Basically, British Sea Power play this big,
arena-esque, pathos-soaked, heaven-bound type of art-rock where you need loud,
but simple riffs, lots of echo, some blue-eyed soul in your occasionally
off-key singing, and a post-post-modern attitude where dense, heavily
intellectualized lyrics are delivered with an air of the utmost emotional
sincerity. If you can believe that a song may begin with lines like "Oh
Fyodor you are the most attractive man I know / Your Russian heart is strong
and has been bleeding for too long" and
reflect strong, unsimulated feeling from the bottom of one's (British) heart,
read on. If you cannot, this band is not for you.
Of course, this does not mean that you will
never understand what British Sea Power is all about if you haven't read a
single line of Dostoyevsky. Unlike Arcade Fire, British Sea Power take very
good care to make most of their lyrics more nebulous than the proverbial
Brighton fog. Nothing here is about the lyrics as much as it is about attitude:
The Decline Of British Sea Power is
a ponderous, pretentious lament on the state of things as they are — old ways
and lifestyles crumbling, and new ones not being satisfactory. All the complex
words and ambiguous imagery are only there to showcase the band's intelligence:
if you want to earn the right to complain about the fates of the world, you
have to prove your knowledge of the world. In particular, they may have read some Dostoyevsky. It's
always useful to read some Dostoyevsky if you want to learn the proper art of
complaining about things, anyway.
But no amount of complaining is going to be
acceptable if it is stored in faulty song containers, of course. And from a
sheer melodic point of view, none of these songs are particularly interesting.
There are some fast punk-influenced rockers (one of which, ʽFlavours In The
Beetroot Fieldsʼ, clocks in at a hardcore-honoring 1:18), some traditional drone-based
shuffles, and some basic Britpop creations with a pretty Kinks stamp on them.
If any of the riffs, courtesy of resident guitarists Neil Hamilton Wilkinson
and Martin Noble, turn out to be memorable, it is mostly because you have heard
them all — or their immediate prototypes — before.
This leaves the band's leader and principal
songwriter, Scott Wilkinson, better known as «Yan», as our major hope. And he
is appropriately suitable: very far from a great singer, in many ways, in fact,
uncannily similar to Arcade Fire's Win Butler (same tendency to either
«whisper» or «screech» in the exact same range), but quite expressive — British
Sea Power's main modes of action are «dreaminess» and «despair», so the
bandleader whispers when he is being dreamy and screeches when he is being
desperate: what could be wrong with that?
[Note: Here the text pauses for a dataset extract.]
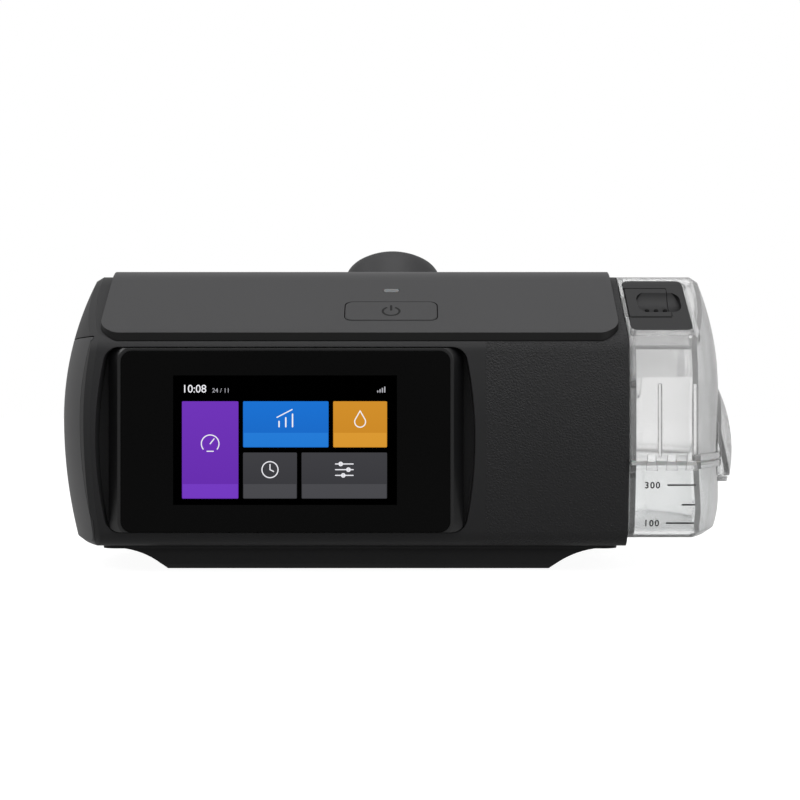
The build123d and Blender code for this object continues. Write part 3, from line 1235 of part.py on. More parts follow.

Furthermore, his vocal melodies
often succeed where the instrumental ones do not, being transformed into
atmospheric instrumental accompaniment.
Thus, ʽFear Of Drowningʼ, the band's first
single, is mostly memorable for its slow crescendo, reflected mainly in the
vocals — culminating in the chorus ("...we'll swim from these island
shores til there's a little fear of drowning, a little fear of drowning...").
It's a nice enough projection of one's own insecurity onto a simple musical
canvas, and the lyrical metaphor is fresh and engaging, if not particularly
flattering for good old England. The second
single, ʽRemember Meʼ, is the album's loudest and angriest rocker, on which
Yan exorcises his Sussex demons in a voice that precisely averages David
Bowie and Bruce Springsteen (if you thought the theatrical aristocratism of the
former and the theatrical working-class straightforwardness of the latter could
never be matched, this song transparently proves the opposite).
As the album progresses, it moves ever farther
away from loud distorted guitar rock and into the realm of loud folk- and
Britpop-based 21st century art-rock: ʽThe Lonelyʼ and ʽCarrionʼ, also released
as singles, exemplify this «softer», but no less «epic» streak of the band's
creativity, and both are decent, but not exactly heartbreaking anthems for
pre-specified market shares of their generations (well, they could be heartbreaking, I guess, for all
those youngsters who never gave themselves the trouble of listening to the
band's major influences).
They do take a serious risk on ʽLatelyʼ, a
track that runs for 14 minutes and, in structure only, reveals yet another
influence — Neil Young: starting out as a slow, pompous, and, frankly, rather
boring rock-grinder, it then allows itself to be taken into uncharted waters,
then return back to shore, share the plunder, and go back into uncharted waters
again. As stoner rock / neo-psychedelic jammers, these guys would probably get
something like a «B-» from me — competence without excitement — but the
gesture can be appreciated for boldness' sake, if not exactly understood.
Although there is a fun moment of
self-irony somewhere in there, when after a particularly bawdy passage, Yan,
distorting his voice, starts asking questions like "do you like my
megalithic Rock? do you like my prehistoric Rock? do you like my Teutonic Rock?
do you like my hygienic Rock?» Well, I'm not sure if I like it, Yan, but I do
like all those nice words you're using. Thanks for asking the question, anyway.
All in all, I do like this album, and maybe, in
the absence of Arcade Fire, it could have become a favorite from the last
decade; the way things are, The Decline
Of British Sea Power is more of a trans-Atlantic precursor for things to
come. But it does have its own troubles and its own sorrows that could not be
shared by our Canadian friends, so it's not like the emergence of Funeral makes these here songs
completely redundant. In short, a tepid, but mildly respectful thumbs up
with growth potential. But be warned — the album really sounds nothing like its title would suggest. No sea shanties
for you, and no trendy, haughty, foul-mouthed Britpop, either.